> Source data:
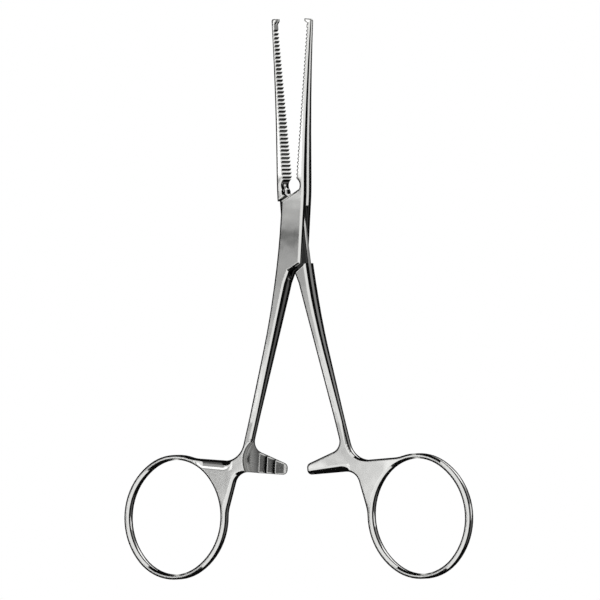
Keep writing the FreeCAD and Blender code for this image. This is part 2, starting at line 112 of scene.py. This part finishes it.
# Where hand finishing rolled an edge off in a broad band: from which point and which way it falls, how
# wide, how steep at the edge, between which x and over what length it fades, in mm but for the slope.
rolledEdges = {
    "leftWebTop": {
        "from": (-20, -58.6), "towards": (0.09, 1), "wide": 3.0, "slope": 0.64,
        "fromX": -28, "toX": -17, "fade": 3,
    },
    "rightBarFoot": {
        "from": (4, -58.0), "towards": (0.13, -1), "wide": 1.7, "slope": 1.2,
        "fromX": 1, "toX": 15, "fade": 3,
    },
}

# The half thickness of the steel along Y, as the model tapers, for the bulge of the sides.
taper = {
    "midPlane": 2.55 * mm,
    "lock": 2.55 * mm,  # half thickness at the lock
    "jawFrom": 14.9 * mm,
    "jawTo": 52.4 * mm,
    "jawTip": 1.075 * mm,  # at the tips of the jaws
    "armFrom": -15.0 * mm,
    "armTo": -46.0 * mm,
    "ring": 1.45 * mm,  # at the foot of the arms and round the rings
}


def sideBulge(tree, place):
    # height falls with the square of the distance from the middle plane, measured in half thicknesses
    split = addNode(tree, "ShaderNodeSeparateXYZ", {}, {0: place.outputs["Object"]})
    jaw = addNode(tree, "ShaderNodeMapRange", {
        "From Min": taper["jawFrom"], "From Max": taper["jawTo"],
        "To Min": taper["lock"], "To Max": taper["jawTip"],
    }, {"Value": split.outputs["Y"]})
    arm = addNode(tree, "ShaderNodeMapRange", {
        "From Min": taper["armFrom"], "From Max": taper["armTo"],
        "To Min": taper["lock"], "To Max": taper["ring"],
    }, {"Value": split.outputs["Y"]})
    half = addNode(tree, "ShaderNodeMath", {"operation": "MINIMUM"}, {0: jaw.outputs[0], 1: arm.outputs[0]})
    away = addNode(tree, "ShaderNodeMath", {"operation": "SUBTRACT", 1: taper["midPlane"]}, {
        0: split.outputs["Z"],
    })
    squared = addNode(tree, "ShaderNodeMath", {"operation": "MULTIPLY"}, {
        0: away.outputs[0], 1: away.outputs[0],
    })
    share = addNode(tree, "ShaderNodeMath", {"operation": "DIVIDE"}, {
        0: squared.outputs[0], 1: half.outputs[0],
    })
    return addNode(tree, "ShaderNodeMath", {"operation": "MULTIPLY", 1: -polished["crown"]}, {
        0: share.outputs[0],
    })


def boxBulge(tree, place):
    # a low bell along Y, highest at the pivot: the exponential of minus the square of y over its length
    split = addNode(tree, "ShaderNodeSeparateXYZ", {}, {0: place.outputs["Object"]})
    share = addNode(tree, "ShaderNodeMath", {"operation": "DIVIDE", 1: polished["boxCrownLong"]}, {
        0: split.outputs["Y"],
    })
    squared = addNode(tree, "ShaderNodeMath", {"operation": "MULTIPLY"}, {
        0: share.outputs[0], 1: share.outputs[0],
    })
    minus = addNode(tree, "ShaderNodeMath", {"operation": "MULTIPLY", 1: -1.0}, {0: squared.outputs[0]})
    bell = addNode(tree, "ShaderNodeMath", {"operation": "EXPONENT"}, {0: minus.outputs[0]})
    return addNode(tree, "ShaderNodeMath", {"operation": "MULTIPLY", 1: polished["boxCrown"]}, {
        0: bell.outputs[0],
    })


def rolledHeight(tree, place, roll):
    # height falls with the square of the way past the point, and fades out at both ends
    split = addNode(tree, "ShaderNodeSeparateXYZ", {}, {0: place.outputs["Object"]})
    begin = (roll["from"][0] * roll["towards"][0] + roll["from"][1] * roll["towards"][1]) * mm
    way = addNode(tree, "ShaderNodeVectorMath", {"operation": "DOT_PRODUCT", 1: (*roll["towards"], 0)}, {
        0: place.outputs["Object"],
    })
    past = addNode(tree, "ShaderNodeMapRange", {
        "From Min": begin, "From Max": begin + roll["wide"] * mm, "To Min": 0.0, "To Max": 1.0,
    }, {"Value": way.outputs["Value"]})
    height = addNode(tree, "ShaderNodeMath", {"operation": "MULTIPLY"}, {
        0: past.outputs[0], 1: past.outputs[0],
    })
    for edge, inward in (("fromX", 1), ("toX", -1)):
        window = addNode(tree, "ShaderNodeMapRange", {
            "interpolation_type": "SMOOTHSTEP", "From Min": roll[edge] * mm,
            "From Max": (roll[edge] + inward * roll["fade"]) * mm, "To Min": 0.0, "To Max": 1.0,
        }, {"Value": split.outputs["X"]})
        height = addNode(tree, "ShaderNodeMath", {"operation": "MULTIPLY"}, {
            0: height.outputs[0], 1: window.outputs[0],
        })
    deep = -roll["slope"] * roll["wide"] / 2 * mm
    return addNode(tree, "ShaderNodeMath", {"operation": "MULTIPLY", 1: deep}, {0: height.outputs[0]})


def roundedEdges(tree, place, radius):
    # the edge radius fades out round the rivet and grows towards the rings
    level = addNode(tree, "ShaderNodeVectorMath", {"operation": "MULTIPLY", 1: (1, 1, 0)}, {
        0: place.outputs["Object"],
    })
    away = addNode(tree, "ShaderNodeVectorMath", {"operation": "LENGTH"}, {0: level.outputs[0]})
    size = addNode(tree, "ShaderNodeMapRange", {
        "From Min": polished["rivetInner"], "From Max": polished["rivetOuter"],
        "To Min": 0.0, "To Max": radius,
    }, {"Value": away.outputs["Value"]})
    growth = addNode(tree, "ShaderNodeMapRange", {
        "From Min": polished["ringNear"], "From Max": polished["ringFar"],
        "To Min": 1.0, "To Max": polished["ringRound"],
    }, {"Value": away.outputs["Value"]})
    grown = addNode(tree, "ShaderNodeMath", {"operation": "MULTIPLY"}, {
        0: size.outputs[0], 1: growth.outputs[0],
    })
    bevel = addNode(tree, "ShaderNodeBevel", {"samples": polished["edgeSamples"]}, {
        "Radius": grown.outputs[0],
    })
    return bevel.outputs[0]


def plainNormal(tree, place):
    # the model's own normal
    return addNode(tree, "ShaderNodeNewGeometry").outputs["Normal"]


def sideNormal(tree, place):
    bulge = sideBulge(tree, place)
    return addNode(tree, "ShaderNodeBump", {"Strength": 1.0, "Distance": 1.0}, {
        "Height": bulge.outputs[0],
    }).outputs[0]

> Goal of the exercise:
Using the data above, return each line exactly as written.

> Reply to the exercise:
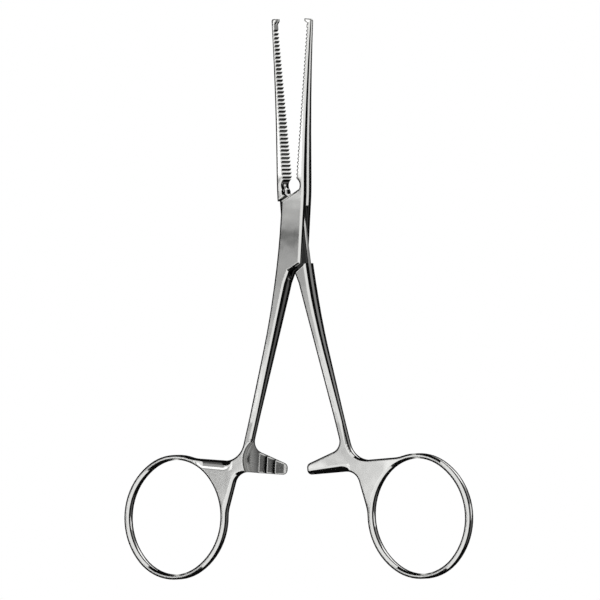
Keep writing the FreeCAD and Blender code for this image. This is part 2, starting at line 112 of scene.py. This part finishes it.
# Where hand finishing rolled an edge off in a broad band: from which point and which way it falls, how
# wide, how steep at the edge, between which x and over what length it fades, in mm but for the slope.
rolledEdges = {
    "leftWebTop": {
        "from": (-20, -58.6), "towards": (0.09, 1), "wide": 3.0, "slope": 0.64,
        "fromX": -28, "toX": -17, "fade": 3,
    },
    "rightBarFoot": {
        "from": (4, -58.0), "towards": (0.13, -1), "wide": 1.7, "slope": 1.2,
        "fromX": 1, "toX": 15, "fade": 3,
    },
}

# The half thickness of the steel along Y, as the model tapers, for the bulge of the sides.
taper = {
    "midPlane": 2.55 * mm,
    "lock": 2.55 * mm,  # half thickness at the lock
    "jawFrom": 14.9 * mm,
    "jawTo": 52.4 * mm,
    "jawTip": 1.075 * mm,  # at the tips of the jaws
    "armFrom": -15.0 * mm,
    "armTo": -46.0 * mm,
    "ring": 1.45 * mm,  # at the foot of the arms and round the rings
}


def sideBulge(tree, place):
    # height falls with the square of the distance from the middle plane, measured in half thicknesses
    split = addNode(tree, "ShaderNodeSeparateXYZ", {}, {0: place.outputs["Object"]})
    jaw = addNode(tree, "ShaderNodeMapRange", {
        "From Min": taper["jawFrom"], "From Max": taper["jawTo"],
        "To Min": taper["lock"], "To Max": taper["jawTip"],
    }, {"Value": split.outputs["Y"]})
    arm = addNode(tree, "ShaderNodeMapRange", {
        "From Min": taper["armFrom"], "From Max": taper["armTo"],
        "To Min": taper["lock"], "To Max": taper["ring"],
    }, {"Value": split.outputs["Y"]})
    half = addNode(tree, "ShaderNodeMath", {"operation": "MINIMUM"}, {0: jaw.outputs[0], 1: arm.outputs[0]})
    away = addNode(tree, "ShaderNodeMath", {"operation": "SUBTRACT", 1: taper["midPlane"]}, {
        0: split.outputs["Z"],
    })
    squared = addNode(tree, "ShaderNodeMath", {"operation": "MULTIPLY"}, {
        0: away.outputs[0], 1: away.outputs[0],
    })
    share = addNode(tree, "ShaderNodeMath", {"operation": "DIVIDE"}, {
        0: squared.outputs[0], 1: half.outputs[0],
    })
    return addNode(tree, "ShaderNodeMath", {"operation": "MULTIPLY", 1: -polished["crown"]}, {
        0: share.outputs[0],
    })


def boxBulge(tree, place):
    # a low bell along Y, highest at the pivot: the exponential of minus the square of y over its length
    split = addNode(tree, "ShaderNodeSeparateXYZ", {}, {0: place.outputs["Object"]})
    share = addNode(tree, "ShaderNodeMath", {"operation": "DIVIDE", 1: polished["boxCrownLong"]}, {
        0: split.outputs["Y"],
    })
    squared = addNode(tree, "ShaderNodeMath", {"operation": "MULTIPLY"}, {
        0: share.outputs[0], 1: share.outputs[0],
    })
    minus = addNode(tree, "ShaderNodeMath", {"operation": "MULTIPLY", 1: -1.0}, {0: squared.outputs[0]})
    bell = addNode(tree, "ShaderNodeMath", {"operation": "EXPONENT"}, {0: minus.outputs[0]})
    return addNode(tree, "ShaderNodeMath", {"operation": "MULTIPLY", 1: polished["boxCrown"]}, {
        0: bell.outputs[0],
    })


def rolledHeight(tree, place, roll):
    # height falls with the square of the way past the point, and fades out at both ends
    split = addNode(tree, "ShaderNodeSeparateXYZ", {}, {0: place.outputs["Object"]})
    begin = (roll["from"][0] * roll["towards"][0] + roll["from"][1] * roll["towards"][1]) * mm
    way = addNode(tree, "ShaderNodeVectorMath", {"operation": "DOT_PRODUCT", 1: (*roll["towards"], 0)}, {
        0: place.outputs["Object"],
    })
    past = addNode(tree, "ShaderNodeMapRange", {
        "From Min": begin, "From Max": begin + roll["wide"] * mm, "To Min": 0.0, "To Max": 1.0,
    }, {"Value": way.outputs["Value"]})
    height = addNode(tree, "ShaderNodeMath", {"operation": "MULTIPLY"}, {
        0: past.outputs[0], 1: past.outputs[0],
    })
    for edge, inward in (("fromX", 1), ("toX", -1)):
        window = addNode(tree, "ShaderNodeMapRange", {
            "interpolation_type": "SMOOTHSTEP", "From Min": roll[edge] * mm,
            "From Max": (roll[edge] + inward * roll["fade"]) * mm, "To Min": 0.0, "To Max": 1.0,
        }, {"Value": split.outputs["X"]})
        height = addNode(tree, "ShaderNodeMath", {"operation": "MULTIPLY"}, {
            0: height.outputs[0], 1: window.outputs[0],
        })
    deep = -roll["slope"] * roll["wide"] / 2 * mm
    return addNode(tree, "ShaderNodeMath", {"operation": "MULTIPLY", 1: deep}, {0: height.outputs[0]})


def roundedEdges(tree, place, radius):
    # the edge radius fades out round the rivet and grows towards the rings
    level = addNode(tree, "ShaderNodeVectorMath", {"operation": "MULTIPLY", 1: (1, 1, 0)}, {
        0: place.outputs["Object"],
    })
    away = addNode(tree, "ShaderNodeVectorMath", {"operation": "LENGTH"}, {0: level.outputs[0]})
    size = addNode(tree, "ShaderNodeMapRange", {
        "From Min": polished["rivetInner"], "From Max": polished["rivetOuter"],
        "To Min": 0.0, "To Max": radius,
    }, {"Value": away.outputs["Value"]})
    growth = addNode(tree, "ShaderNodeMapRange", {
        "From Min": polished["ringNear"], "From Max": polished["ringFar"],
        "To Min": 1.0, "To Max": polished["ringRound"],
    }, {"Value": away.outputs["Value"]})
    grown = addNode(tree, "ShaderNodeMath", {"operation": "MULTIPLY"}, {
        0: size.outputs[0], 1: growth.outputs[0],
    })
    bevel = addNode(tree, "ShaderNodeBevel", {"samples": polished["edgeSamples"]}, {
        "Radius": grown.outputs[0],
    })
    return bevel.outputs[0]


def plainNormal(tree, place):
    # the model's own normal
    return addNode(tree, "ShaderNodeNewGeometry").outputs["Normal"]


def sideNormal(tree, place):
    bulge = sideBulge(tree, place)
    return addNode(tree, "ShaderNodeBump", {"Strength": 1.0, "Distance": 1.0}, {
        "Height": bulge.outputs[0],
    }).outputs[0]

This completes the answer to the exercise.